Prompt: Every record below should be printed exactly as it appears.

·····

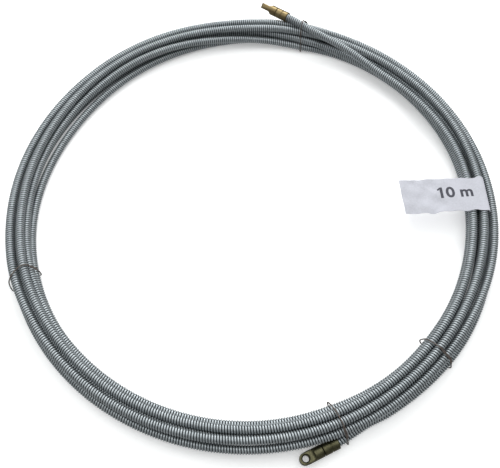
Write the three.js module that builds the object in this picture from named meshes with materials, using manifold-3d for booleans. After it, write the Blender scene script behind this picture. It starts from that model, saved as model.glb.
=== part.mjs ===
// A coiled draw-in spring (fish tape) for pulling cables through conduit: about ten metres of
// close-wound round-wire spring in a round coil, a brass pulling eye crimped on each end,
// four wire ties that hold the turns together, and a paper flag with the length.
// Millimetres, +Z up. The coil lies on Z = 0, and the whole object is centred on X = Y = 0.

import * as THREE from 'three';
import { mergeVertices } from 'three/addons/utils/BufferGeometryUtils.js';
import Module from 'manifold-3d';

const wasm = await Module();
wasm.setup();

// Spring and coil
const cordDia = 8; // outside of the close-wound spring
const wireDia = 2.24; // round wire that the spring is wound from
const coilMeanRadius = 213.5; // to the middle of the bundle of turns
const coilWidth = 27; // bundle of turns, across
const coilHeight = 22; // bundle of turns, from the floor to the top of its upper row
const coilCornerRadius = 8; // outer strands round the bundle's corners off
const coilSegments = 96;
const touchGap = 0.3; // between pieces that touch each other

// End fittings, along each fitting's own axis from where the cord enters
const ferruleWall = 0.8; // round the cord's socket
const fittingChamfer = 0.4;
const ferruleWeb = 2.2; // closed end of the ferrule, which the stud's neck turns in
const socketDepth = 9; // how far the cord sits in the ferrule
const crimpGrooveAt = 6.6;
const crimpGrooveWidth = 1.2;
const crimpGrooveDepth = 0.35;
const studHeadThickness = 1.8;
const studNeckDia = 3.6;
const studThreadLength = 6.4; // what the eye head is screwed on to
const plugLength = 9.6; // steel core that keeps the spring round under the crimp
const eyeHeadLength = 20.1;
const tongueThickness = 5.8;
const tongueFlatLength = 10.7;
const eyeHoleDia = 5.2;
const eyeHoleChamfer = 1; // countersink on both sides of the hole

// Wire ties: the angle round the coil of each, in degrees from +X
const tieDia = 1.1;
const tieTailLength = 5;
const tieTailSpread = 0.9; // each tail's distance from the middle between the two
const tieAngles = [75.3, 199.8, 288.9, 316.8];

// Length flag
const flagLength = 76;
const flagWidth = 34;
const flagThickness = 0.5;
const flagSlant = 3; // how much shorter one long edge is than the other
const flagFoldOffset = 3.5; // fold line, outward from the middle of the bundle
const flagAngle = -0.3;
const flagTurn = 1.7; // flag's own turn about the vertical, in degrees

// Free stretch of the lead end. Each point: angle in degrees, distance outward from the middle
// of the bundle, and height above the place where the cord would touch the bundle.
const leadRoute = [
  [47, -14.9, 0.1],
  [52.5, -14.0, 0.1],
  [58.2, -11.6, 0.1],
  [64, -8.3, 0.1],
  [69.6, -3.9, 0.1],
  [75.1, 2.9, 0.4],
  [78.1, 7.6, 1.0],
  [79.9, 11.1, 1.5],
];
const leadFittingYaw = 143.7; // heading of the fitting's axis, in degrees from +X
const leadFittingPitch = -3;
const leadEyeRoll = 48; // turn of the eye about that axis, from lying flat

// Free stretch of the tail end. Each point: angle in degrees, distance outward from the
// bundle's outer side, and height of the cord's middle above the floor.
const tailRoute = [
  [294.6, -4.6, 5.2],
  [292.1, -3.2, 5.6],
  [289.9, -1.6, 5.9],
  [287.6, 0.2, 6],
];
const tailFittingYaw = 205.6;
const tailFittingPitch = 0;
const tailEyeRoll = 0;

const radians = THREE.MathUtils.degToRad;
const cordRadius = cordDia / 2;
const tieRadius = tieDia / 2;
const fittingDia = cordDia + 2 * (touchGap + ferruleWall);
const fittingRadius = fittingDia / 2;
const springBoreDia = cordDia - 2 * wireDia;
const coilOuterRadius = coilMeanRadius + coilWidth / 2;
const studHeadStart = socketDepth + touchGap;
const webStart = studHeadStart + studHeadThickness + touchGap;
const ferruleLength = webStart + ferruleWeb;

const finishes = {
  spring: { color: 0x8f9a9b, roughness: 0.35, metalness: 0.9 },
  brass: { color: 0xb08d4a, roughness: 0.32, metalness: 0.95 },
  steel: { color: 0xa3a6a8, roughness: 0.4, metalness: 0.9 },
  tie: { color: 0x6e645f, roughness: 0.6, metalness: 0.5 },
  paper: { color: 0xd7d7e1, roughness: 0.85, metalness: 0 },
};
for (const name of Object.keys(finishes)) {
  finishes[name] = new THREE.MeshStandardMaterial(finishes[name]);
}

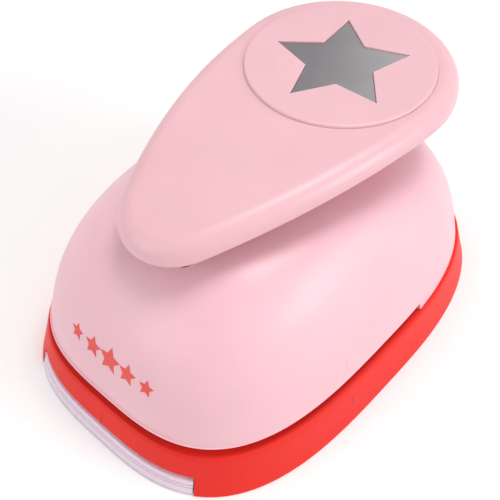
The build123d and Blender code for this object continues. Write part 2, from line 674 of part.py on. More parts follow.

·····

Response below:
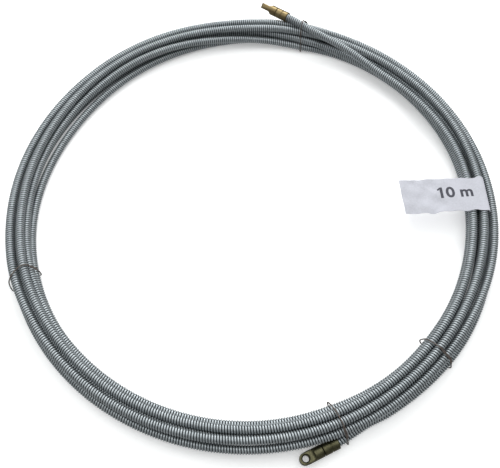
Write the three.js module that builds the object in this picture from named meshes with materials, using manifold-3d for booleans. After it, write the Blender scene script behind this picture. It starts from that model, saved as model.glb.
=== part.mjs ===
// A coiled draw-in spring (fish tape) for pulling cables through conduit: about ten metres of
// close-wound round-wire spring in a round coil, a brass pulling eye crimped on each end,
// four wire ties that hold the turns together, and a paper flag with the length.
// Millimetres, +Z up. The coil lies on Z = 0, and the whole object is centred on X = Y = 0.

import * as THREE from 'three';
import { mergeVertices } from 'three/addons/utils/BufferGeometryUtils.js';
import Module from 'manifold-3d';

const wasm = await Module();
wasm.setup();

// Spring and coil
const cordDia = 8; // outside of the close-wound spring
const wireDia = 2.24; // round wire that the spring is wound from
const coilMeanRadius = 213.5; // to the middle of the bundle of turns
const coilWidth = 27; // bundle of turns, across
const coilHeight = 22; // bundle of turns, from the floor to the top of its upper row
const coilCornerRadius = 8; // outer strands round the bundle's corners off
const coilSegments = 96;
const touchGap = 0.3; // between pieces that touch each other

// End fittings, along each fitting's own axis from where the cord enters
const ferruleWall = 0.8; // round the cord's socket
const fittingChamfer = 0.4;
const ferruleWeb = 2.2; // closed end of the ferrule, which the stud's neck turns in
const socketDepth = 9; // how far the cord sits in the ferrule
const crimpGrooveAt = 6.6;
const crimpGrooveWidth = 1.2;
const crimpGrooveDepth = 0.35;
const studHeadThickness = 1.8;
const studNeckDia = 3.6;
const studThreadLength = 6.4; // what the eye head is screwed on to
const plugLength = 9.6; // steel core that keeps the spring round under the crimp
const eyeHeadLength = 20.1;
const tongueThickness = 5.8;
const tongueFlatLength = 10.7;
const eyeHoleDia = 5.2;
const eyeHoleChamfer = 1; // countersink on both sides of the hole

// Wire ties: the angle round the coil of each, in degrees from +X
const tieDia = 1.1;
const tieTailLength = 5;
const tieTailSpread = 0.9; // each tail's distance from the middle between the two
const tieAngles = [75.3, 199.8, 288.9, 316.8];

// Length flag
const flagLength = 76;
const flagWidth = 34;
const flagThickness = 0.5;
const flagSlant = 3; // how much shorter one long edge is than the other
const flagFoldOffset = 3.5; // fold line, outward from the middle of the bundle
const flagAngle = -0.3;
const flagTurn = 1.7; // flag's own turn about the vertical, in degrees

// Free stretch of the lead end. Each point: angle in degrees, distance outward from the middle
// of the bundle, and height above the place where the cord would touch the bundle.
const leadRoute = [
  [47, -14.9, 0.1],
  [52.5, -14.0, 0.1],
  [58.2, -11.6, 0.1],
  [64, -8.3, 0.1],
  [69.6, -3.9, 0.1],
  [75.1, 2.9, 0.4],
  [78.1, 7.6, 1.0],
  [79.9, 11.1, 1.5],
];
const leadFittingYaw = 143.7; // heading of the fitting's axis, in degrees from +X
const leadFittingPitch = -3;
const leadEyeRoll = 48; // turn of the eye about that axis, from lying flat

// Free stretch of the tail end. Each point: angle in degrees, distance outward from the
// bundle's outer side, and height of the cord's middle above the floor.
const tailRoute = [
  [294.6, -4.6, 5.2],
  [292.1, -3.2, 5.6],
  [289.9, -1.6, 5.9],
  [287.6, 0.2, 6],
];
const tailFittingYaw = 205.6;
const tailFittingPitch = 0;
const tailEyeRoll = 0;

const radians = THREE.MathUtils.degToRad;
const cordRadius = cordDia / 2;
const tieRadius = tieDia / 2;
const fittingDia = cordDia + 2 * (touchGap + ferruleWall);
const fittingRadius = fittingDia / 2;
const springBoreDia = cordDia - 2 * wireDia;
const coilOuterRadius = coilMeanRadius + coilWidth / 2;
const studHeadStart = socketDepth + touchGap;
const webStart = studHeadStart + studHeadThickness + touchGap;
const ferruleLength = webStart + ferruleWeb;

const finishes = {
  spring: { color: 0x8f9a9b, roughness: 0.35, metalness: 0.9 },
  brass: { color: 0xb08d4a, roughness: 0.32, metalness: 0.95 },
  steel: { color: 0xa3a6a8, roughness: 0.4, metalness: 0.9 },
  tie: { color: 0x6e645f, roughness: 0.6, metalness: 0.5 },
  paper: { color: 0xd7d7e1, roughness: 0.85, metalness: 0 },
};
for (const name of Object.keys(finishes)) {
  finishes[name] = new THREE.MeshStandardMaterial(finishes[name]);
}

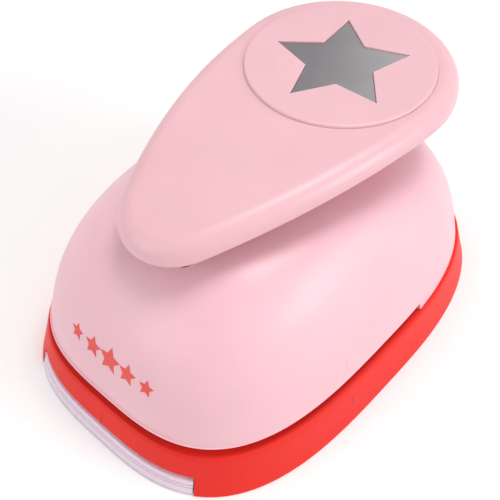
The build123d and Blender code for this object continues. Write part 2, from line 674 of part.py on. More parts follow.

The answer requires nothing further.